June 5th, 2009 12:42 AM
The OP has some valid points.
When I lived alone, my primary HD gun was a riot gun in 12ga. now things are different, becuase there are other users besides me in the house.
The wife and I choose revolvers for home defense. She and I both have one.
Why? Becuase the manual of arms is simple. Aim and pull the trigger. No jams, no clearing drills. You can leave one loaded nearly forever and it will still work, no springs to go bad etc. One is stainless and the other is titanium, so they are low maintainence.
Easy to move with and not as easy for the bad guy to grab from two feet away. (although if you let him get that close in the first place you screwed up)
Also the recoil from a 2 3/4 buckshot, out of a 18" barreled pump gun is quite considerable to say the least. expecially for a small person or the average woman.

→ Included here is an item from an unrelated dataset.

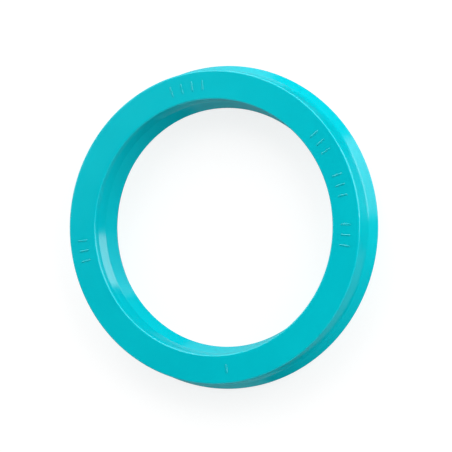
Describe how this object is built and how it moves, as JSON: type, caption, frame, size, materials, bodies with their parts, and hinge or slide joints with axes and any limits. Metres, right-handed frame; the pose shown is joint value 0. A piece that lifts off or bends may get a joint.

Now, we shoot shotguns more than anything else. (with target loads) My wife really only has "fun" shooting shotguns. She shoots pistols and rifles, and shoots them well, but flying targets are what she has fun with. She has many, many , many more rounds downrange from her shotgun than from pistols and rifles put together. However, a shotgun is still not our HD choice for the above reasons.
It's also easier to secure hanguns from little ones than it is a long gun, IMO.
I have no worries as to the reliability of shotguns or shotgun ammo, but other factors are important too.
If some idiot called me on the phone and said, "hey, I'm coming over to your house for a gun fight, you can bet I'd be waiting with a shotgun, but for everyday considerations, a revolver is a better choice for me and mine.
When you've got 'em by the balls, their hearts & minds will follow. Semper Fi.
June 5th, 2009 12:58 AM
I like both rifles and shooties for HD but right now my alliance is with shotties because I can find shot shells everywhere - rifle ammo is a bit harded to come by. Also, up close a shotty has a better tolerance for bad aim.
"Criminals are a cowardly and superstitious lot."